Professors reviewed writing and mathematics during two classroom sessions, and classes also involved learning about the campus and its services, how to study, how to conquer roadblocks and more.

“I think the concentration of material for freshmen who are a little bit at-risk anyway gives them a good jumpstart,” Fry said. “It can. Now, you know, they have to take it to heart, and they have to realize what we’re trying to do in trying to make those connections, but I think that it is a really good way for students to develop a sense of community, to get settled into their dorm, to realize where they are on campus and where they need to be without the pressure of the first day of class and not knowing anything.”

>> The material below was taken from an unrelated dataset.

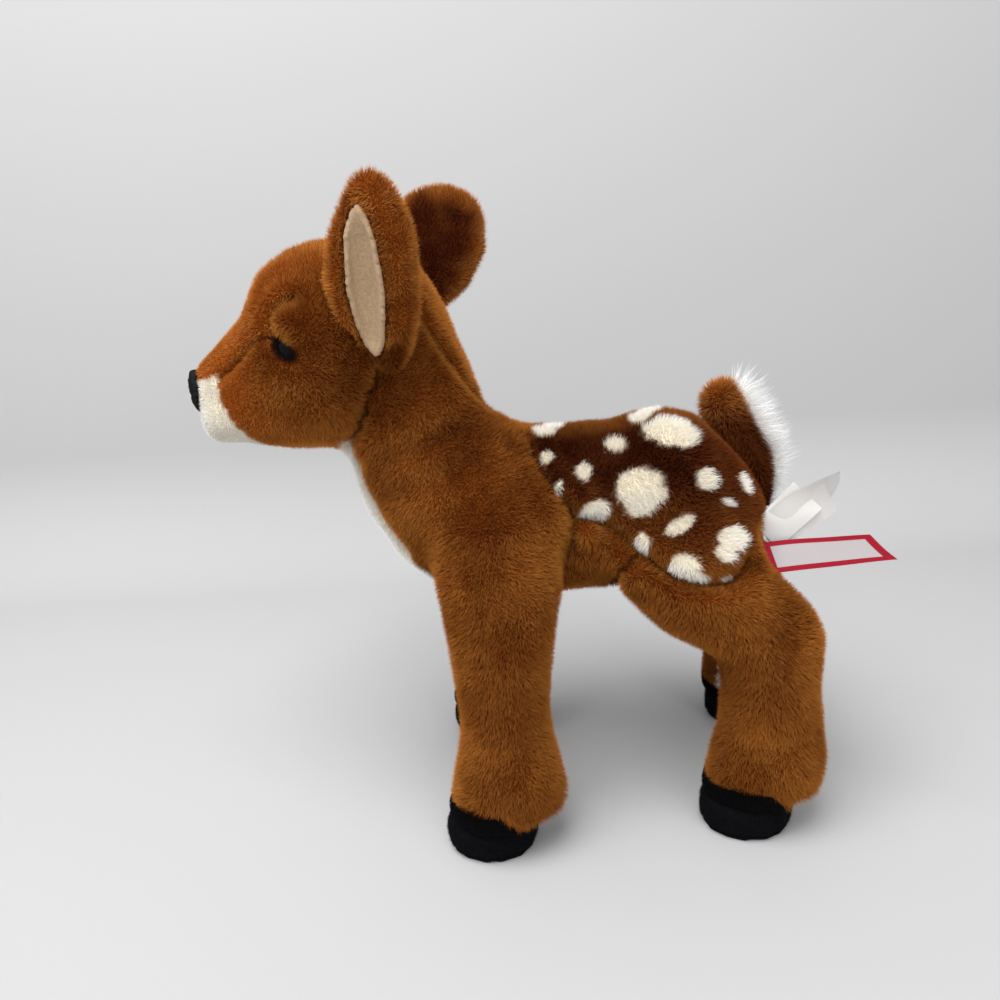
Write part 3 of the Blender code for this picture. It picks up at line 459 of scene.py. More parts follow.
# %% [markdown]
# ### Cream cloth
# The muzzle, the chest strip, the belly and the insides of the legs are sewn from cream plush. Their
# edges could be the edges of pieces, but a colour worked out at each point can end along a seam
# anywhere on the skin, and its edge can wander a little, as the edge of real pile does.

# %% Mark the cream cloth
CREAM_EDGE = (-0.0005, 0.0015)
CREAM_WANDER = 0.0012
CREAM_HALF = 0.021
CREAM_NARROWING = 0.008
CREAM_NARROWING_ENDS = (-0.040, -0.010)
THROAT_NARROWING = 0.003
THROAT_HEIGHTS = (0.150, 0.175)
LEG_MIDDLES = (0.052, 0.049)
LEG_SPLAY = 0.10
LEG_SPLAY_HEIGHT = 0.07
LEG_CREAM_INSET = 0.010
LEG_CREAM_TOP = 0.139
BELLY_ENDS = (0.026, 0.036)
BELLY_DROP = 0.035


def at_front(points):
    """Return which points are nearer to the front legs than to the rear ones."""
    return points[:, 0] < (SHOULDER[0] + HIP[0]) / 2


def cream_cover(points):
    """Return 1 on the muzzle, chest, belly and inner legs, 0 elsewhere."""
    edge = wobble(points, 0.004, 5) * CREAM_WANDER
    width = np.abs(points[:, 1])
    muzzle = ramp(in_outline(points, MUZZLE_CREAM) + edge, *CREAM_EDGE)
    half = CREAM_HALF - CREAM_NARROWING * ramp(points[:, 0], *CREAM_NARROWING_ENDS)
    half -= THROAT_NARROWING * ramp(points[:, 2], *THROAT_HEIGHTS)
    strip = np.minimum(in_outline(points, CHEST_CREAM) + edge, half - width + edge)
    chest = ramp(strip, *CREAM_EDGE)
    middle = np.where(at_front(points), *LEG_MIDDLES)
    middle = middle - LEG_SPLAY * np.maximum(0, points[:, 2] - LEG_SPLAY_HEIGHT)
    inner = middle - LEG_CREAM_INSET - width + edge
    between = ramp(points[:, 0], SHOULDER[0] + BELLY_ENDS[0], SHOULDER[0] + BELLY_ENDS[1])
    between *= 1 - ramp(points[:, 0], HIP[0] - BELLY_ENDS[1], HIP[0] - BELLY_ENDS[0])
    below = LEG_CREAM_TOP - BELLY_DROP * between - points[:, 2]
    legs = ramp(np.minimum(inner, below), *CREAM_EDGE) * (along_neck(points) < 0)
    return np.maximum(np.maximum(muzzle, chest), legs)


# %% [markdown]
# ### Every colour in one place
# The layers go on in order: brown and its patches, the crown's painted light, the dark saddle with
# painted shade round the tail and its spots, the cream cloth and the felt. The painted shade in a
# pressed seam and round the slit of an eye comes last.

# %% Put the colours together


def cloth_colour(points):
    """Return the pile's colour at points, as linear red, green and blue."""
    slow = wobble(points, 0.030, 1)
    quick = wobble(points, 0.005, 2)
    width = np.abs(points[:, 1])
    brown = blend_colours(BROWN, BROWN_DEEP, varied(DEEP_SHARES, slow, quick))
    brown = blend_colours(brown, BROWN_LIGHT, varied(LIGHT_SHARES, slow, quick))
    on_head = ramp(HEAD[0] - points[:, 0], *HEAD_START)
    # The crown is painted light: the top of the neck and head are paler where the lamp above lights them
    lit_crown = ramp(along_neck(points), *CROWN_START)
    lit_crown = lit_crown * (1 - ramp(width - CROWN_WIDENING * on_head, *CROWN_WIDTHS))
    brown = blend_colours(brown, BROWN_LIGHT, lit_crown * (LIT_CROWN_SHARES[0] + LIT_CROWN_SHARES[1] * on_head))
    height = points[:, 2] + SADDLE_SLOPE * ramp(points[:, 0], *SADDLE_SLOPE_ENDS)
    dark = ramp(height + SADDLE_WANDER * slow, *SADDLE_FADE)
    dark = dark * from_floor(SPINE_DARK, ramp(width, *SPINE_WIDTHS))
    # Round the tail's root the saddle darkens further: mostly painted shade where the tail meets the
    # rump, partly darker print
    dark = np.maximum(dark, 1 - ramp(np.linalg.norm(points - TAIL_ROOT, axis=1), *TAIL_SHADE))
    saddle = blend_colours(brown, SADDLE_DARK, varied(SADDLE_SHARES, dark, quick))
    inside = in_outline(points, SADDLE) + SADDLE_EDGE_WANDER * quick
    colour = blend_colours(brown, saddle, ramp(inside, *SADDLE_EDGE))
    colour = blend_colours(colour, CREAM, spot_cover(points) * ramp(inside, *SPOT_MARGIN))
    cream = CREAM * (1 + CREAM_MOTTLE * quick - MUZZLE_SHADE * on_head)[:, None]
    colour = blend_colours(colour, cream, cream_cover(points))
    colour = blend_colours(colour, FELT_COLOUR, below_cuff(points))
    shade = 1 - SEAM_SHADE * near_seam(points, SEAM_SHADE_SHARE)
    shade = shade * from_floor(SLIT_DARK, ramp(eye_reach(points), *SLIT_EDGE))
    return colour * shade[:, None]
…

The peer mentors join these classes and are then able to help the students with any questions they may have. Peer mentor Starmie Bennett, a sophomore Corporate Communications major, said she has been impressed with the students’ “enthusiasm and persistency.”

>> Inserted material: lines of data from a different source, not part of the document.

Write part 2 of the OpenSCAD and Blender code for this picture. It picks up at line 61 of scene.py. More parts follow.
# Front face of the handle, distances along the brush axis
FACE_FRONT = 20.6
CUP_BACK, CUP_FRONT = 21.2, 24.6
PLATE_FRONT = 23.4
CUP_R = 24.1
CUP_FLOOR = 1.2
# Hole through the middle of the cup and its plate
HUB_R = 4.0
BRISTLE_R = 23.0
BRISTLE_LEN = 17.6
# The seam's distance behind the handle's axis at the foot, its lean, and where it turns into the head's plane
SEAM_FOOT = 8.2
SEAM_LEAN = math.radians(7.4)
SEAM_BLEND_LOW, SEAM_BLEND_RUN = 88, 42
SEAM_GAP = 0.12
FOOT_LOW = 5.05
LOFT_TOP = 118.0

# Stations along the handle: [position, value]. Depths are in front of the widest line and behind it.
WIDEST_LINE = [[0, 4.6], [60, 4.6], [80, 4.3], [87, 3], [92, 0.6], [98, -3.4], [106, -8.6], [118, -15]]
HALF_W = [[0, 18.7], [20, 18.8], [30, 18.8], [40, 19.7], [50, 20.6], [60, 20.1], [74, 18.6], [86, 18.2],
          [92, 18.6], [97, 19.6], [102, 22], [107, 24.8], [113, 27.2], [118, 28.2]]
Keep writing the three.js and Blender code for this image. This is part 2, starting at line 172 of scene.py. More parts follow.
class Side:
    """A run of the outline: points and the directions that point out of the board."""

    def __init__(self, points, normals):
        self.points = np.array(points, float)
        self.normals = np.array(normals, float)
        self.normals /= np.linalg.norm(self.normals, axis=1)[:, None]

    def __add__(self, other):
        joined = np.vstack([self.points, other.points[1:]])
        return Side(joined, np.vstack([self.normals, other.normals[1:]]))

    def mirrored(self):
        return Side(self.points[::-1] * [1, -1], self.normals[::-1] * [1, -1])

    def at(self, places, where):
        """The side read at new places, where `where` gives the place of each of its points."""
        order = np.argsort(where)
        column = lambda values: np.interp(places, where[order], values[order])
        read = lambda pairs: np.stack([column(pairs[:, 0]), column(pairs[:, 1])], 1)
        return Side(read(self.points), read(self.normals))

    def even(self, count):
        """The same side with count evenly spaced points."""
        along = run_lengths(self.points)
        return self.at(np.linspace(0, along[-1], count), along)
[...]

“I really have enjoyed being in class with them,” Bennett said. “I am getting to hear what they’re hearing, so if they have questions, I can relate to them and understand what they’re thinking about. [Being a peer mentor] doesn’t mean that we have it all figured out; it just means that we’ve been where you’re at, and we can totally help you with everything.”

While students have graduated from Buff Bridge, each peer mentor will continue to meet with a specific group of five to eight students weekly and hold activities for them throughout the year.

“With a lot of it, they are pulling together study groups,” Fry said. “They are helping the instructors kind of as a liaison between the two. A lot of times, a student will ask another student a question that they wouldn’t ask us, so we hope that they will use the peer mentors as a resource and that they will keep up with them at least through this first semester and develop study groups and cohorts and stick together a little bit in order to help them succeed.”

Although Bennett doesn’t think any of the freshmen knew each other before the program began, she said the students have already begun building relationships with one another.

“Just today, I was walking out, and they were like, ‘Let’s all go work out! Text me in the group message,’” she said. “It’s been really cool to already see them making friendships, building relationships and already having fun with us.”

The mentors will meet with Williams every other week to review the success of the program and will plan “hang-out” activities for the freshmen throughout the year such as movie and game nights, trips to coffee shops, adventures in the canyon and more.

“We did a game night the other night, and I felt like everyone had a good time and felt like they could be themselves,” Bennett said. “It was really cool to be just there and a part of something. I’m hoping also to do, ‘Let’s all meet in the Hastings [Electronic Learning Center] and study together,’ or if they’re struggling with a class, let’s talk about it. Maybe some of us have been through it or are struggling, too.”

Fry said she has enjoyed working with the students and expects they can “pick up a lot of tools” through Buff Bridge and peer mentoring that will help them throughout their first semester.

“I really like the kids,” she said. “I think they’re funny. I think they are inquisitive. I think they are excited to be here, and I want to give them every opportunity to succeed, every tool that I can give them so that they get through college and think, ‘Wow. That was a great experience.’”

Whether with small concerns or major issues, Bennett hopes her mentees will feel comfortable coming to her as a person with whom they can relate. She looks forward to continuing to connect with the students during the upcoming semester.

“I wanted to be a peer mentor because, as a freshman, I think it’s cool to have someone that you know you can go to and someone that you know has been through exactly what you’ve been through,” she said. “I really felt like I could connect with people by doing that. Building those kind of relationships is something that I’m good at and something that I like to do, so I applied to be a peer mentor.”